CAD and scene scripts

──────────

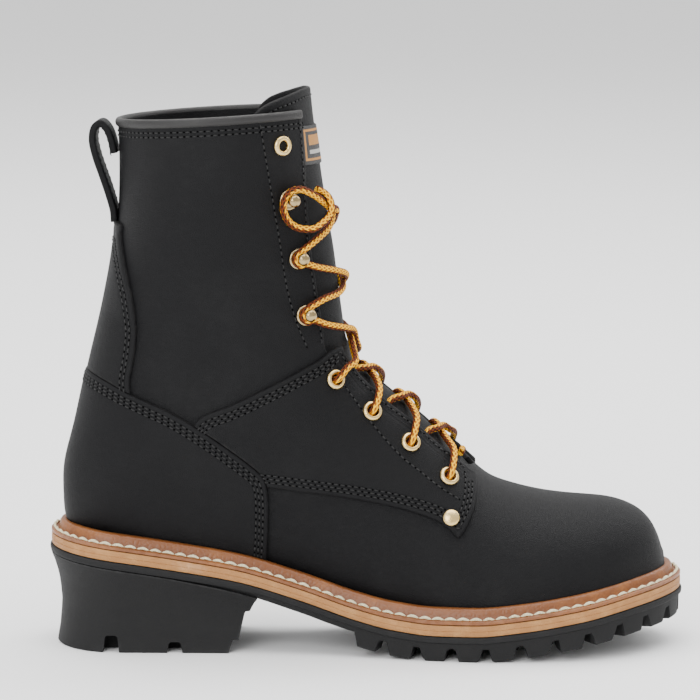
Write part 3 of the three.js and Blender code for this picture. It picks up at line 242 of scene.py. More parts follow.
EYELET_CLIMBS = {Side.LATERAL: Climb(0.10, 0.36, 0.60), Side.MEDIAL: Climb(0.10, 0.38, 0.68)}
HOOK_CLIMBS = {
    Side.LATERAL: (Climb(0.22, 0.55, 0.82), Climb(0.26, 0.43, 0.76), Climb(0.28, 0.70, 0.91)),
    Side.MEDIAL: (Climb(0.24, 0.64, 0.84), Climb(0.26, 0.61, 0.84), Climb(0.28, 0.70, 0.91)),
}


# Small mathematics


def unit(vectors: Array) -> Array:
    """Vectors scaled to length one along their last axis."""
    return vectors / np.maximum(np.linalg.norm(vectors, axis=-1, keepdims=True), 1e-9)


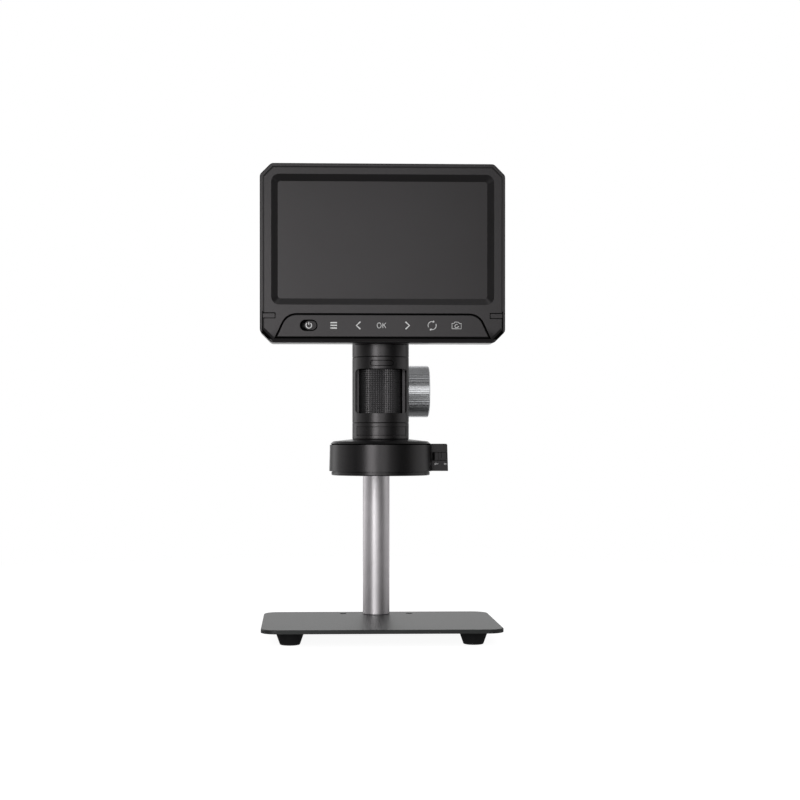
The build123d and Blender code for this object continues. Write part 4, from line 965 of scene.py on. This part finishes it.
# ------------------------------------------------------------------ printed signs
@dataclass(frozen=True)
class Sign:
    """Printed sign: its strokes, across and up from its centre, and their width."""

    name: str
    lines: Sequence[Sequence[Flat]]
    width: float
    ink_height: float = 0.03 * MM
    soft_angle: float = 60.0

    def draw(self, face_y: float, centre: Flat) -> bpy.types.Object:
        """Draws the sign with round-ended strokes on a face that looks to the front.

        Args:
            face_y: Face that the sign is printed on.
            centre: Sign's centre in x and z.

        Returns:
            The sign as a mesh.
        """
        curve = bpy.data.curves.new(self.name, "CURVE")
        curve.dimensions = "3D"
        curve.bevel_depth = self.width / 2
        curve.bevel_resolution = 2
        curve.use_fill_caps = True
        for line in self.lines:
            spline = curve.splines.new("POLY")
            spline.points.add(len(line) - 1)
            for point, (across, up) in zip(spline.points, line):
                point.co = (centre[0] + across, face_y, centre[1] + up, 1.0)
        take_up(bpy.data.objects.new(self.name, curve))
        bpy.ops.object.convert(target="MESH")
        bench = Bench(self.name)
        bpy.ops.mesh.select_all(action="SELECT")
        bench.scale((1.0, 2 * self.ink_height / self.width, 1.0), (centre[0], face_y, centre[1]))
        return bench.finish(self.soft_angle)


def drawn(*points: Flat) -> list[Flat]:
    """Points of a stroke that are written in millimetres."""
    return [(across * MM, up * MM) for across, up in points]


def arc(radius: float, start: float, end: float, centre: Flat = (0.0, 0.0)) -> list[Flat]:
    """Points along an arc.

    Args:
        radius: Radius of the arc.
        start: Start angle in degrees, from the right, counter-clockwise.
        end: End angle.
        centre: Centre of the arc.

    Returns:
        Its points.
    """
    steps = 16
    turns = [math.radians(start + (end - start) * step / steps) for step in range(steps + 1)]
    return [(centre[0] + radius * math.cos(turn), centre[1] + radius * math.sin(turn))
            for turn in turns]


def arrow_head(tip: Flat, heading: float, length: float) -> list[Flat]:
    """Two short strokes that meet in an arrow's tip.

    Args:
        tip: Point of the arrow.
        heading: Direction that it points in, in degrees.
        length: Length of either stroke.

    Returns:
        Three points, with the tip in the middle.
    """
    spread = 140
    ends = [math.radians(heading + side) for side in (spread, -spread)]
    first, last = [(tip[0] + length * math.cos(turn), tip[1] + length * math.sin(turn))
                   for turn in ends]
    return [first, tip, last]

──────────

▸ **WHAT THE TASK ASKS**: Exactly reproduce all of the entries.

▸ **ANSWER TO THE PROBLEM**:
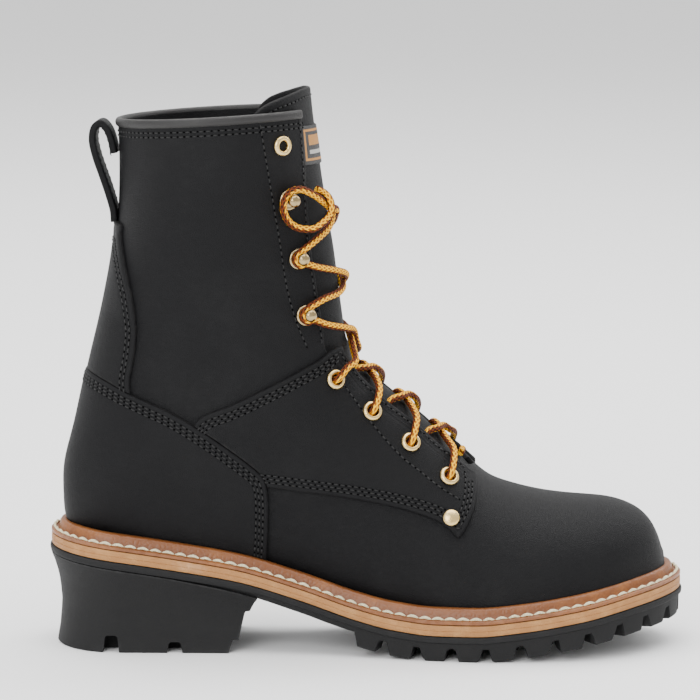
Write part 3 of the three.js and Blender code for this picture. It picks up at line 242 of scene.py. More parts follow.
EYELET_CLIMBS = {Side.LATERAL: Climb(0.10, 0.36, 0.60), Side.MEDIAL: Climb(0.10, 0.38, 0.68)}
HOOK_CLIMBS = {
    Side.LATERAL: (Climb(0.22, 0.55, 0.82), Climb(0.26, 0.43, 0.76), Climb(0.28, 0.70, 0.91)),
    Side.MEDIAL: (Climb(0.24, 0.64, 0.84), Climb(0.26, 0.61, 0.84), Climb(0.28, 0.70, 0.91)),
}


# Small mathematics


def unit(vectors: Array) -> Array:
    """Vectors scaled to length one along their last axis."""
    return vectors / np.maximum(np.linalg.norm(vectors, axis=-1, keepdims=True), 1e-9)


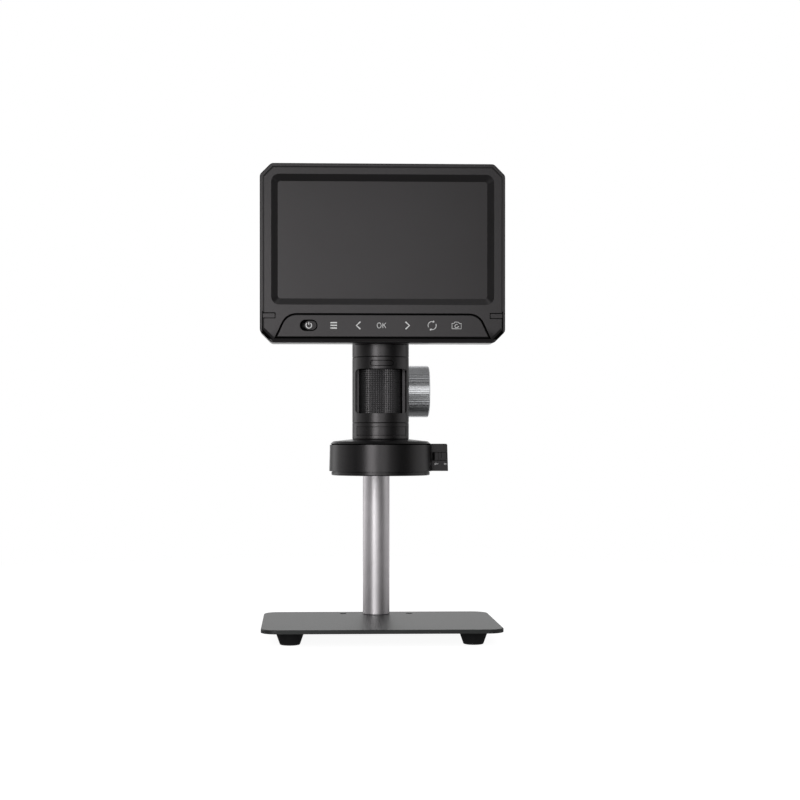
The build123d and Blender code for this object continues. Write part 4, from line 965 of scene.py on. This part finishes it.
# ------------------------------------------------------------------ printed signs
@dataclass(frozen=True)
class Sign:
    """Printed sign: its strokes, across and up from its centre, and their width."""

    name: str
    lines: Sequence[Sequence[Flat]]
    width: float
    ink_height: float = 0.03 * MM
    soft_angle: float = 60.0

    def draw(self, face_y: float, centre: Flat) -> bpy.types.Object:
        """Draws the sign with round-ended strokes on a face that looks to the front.

        Args:
            face_y: Face that the sign is printed on.
            centre: Sign's centre in x and z.

        Returns:
            The sign as a mesh.
        """
        curve = bpy.data.curves.new(self.name, "CURVE")
        curve.dimensions = "3D"
        curve.bevel_depth = self.width / 2
        curve.bevel_resolution = 2
        curve.use_fill_caps = True
        for line in self.lines:
            spline = curve.splines.new("POLY")
            spline.points.add(len(line) - 1)
            for point, (across, up) in zip(spline.points, line):
                point.co = (centre[0] + across, face_y, centre[1] + up, 1.0)
        take_up(bpy.data.objects.new(self.name, curve))
        bpy.ops.object.convert(target="MESH")
        bench = Bench(self.name)
        bpy.ops.mesh.select_all(action="SELECT")
        bench.scale((1.0, 2 * self.ink_height / self.width, 1.0), (centre[0], face_y, centre[1]))
        return bench.finish(self.soft_angle)


def drawn(*points: Flat) -> list[Flat]:
    """Points of a stroke that are written in millimetres."""
    return [(across * MM, up * MM) for across, up in points]


def arc(radius: float, start: float, end: float, centre: Flat = (0.0, 0.0)) -> list[Flat]:
    """Points along an arc.

    Args:
        radius: Radius of the arc.
        start: Start angle in degrees, from the right, counter-clockwise.
        end: End angle.
        centre: Centre of the arc.

    Returns:
        Its points.
    """
    steps = 16
    turns = [math.radians(start + (end - start) * step / steps) for step in range(steps + 1)]
    return [(centre[0] + radius * math.cos(turn), centre[1] + radius * math.sin(turn))
            for turn in turns]


def arrow_head(tip: Flat, heading: float, length: float) -> list[Flat]:
    """Two short strokes that meet in an arrow's tip.

    Args:
        tip: Point of the arrow.
        heading: Direction that it points in, in degrees.
        length: Length of either stroke.

    Returns:
        Three points, with the tip in the middle.
    """
    spread = 140
    ends = [math.radians(heading + side) for side in (spread, -spread)]
    first, last = [(tip[0] + length * math.cos(turn), tip[1] + length * math.sin(turn))
                   for turn in ends]
    return [first, tip, last]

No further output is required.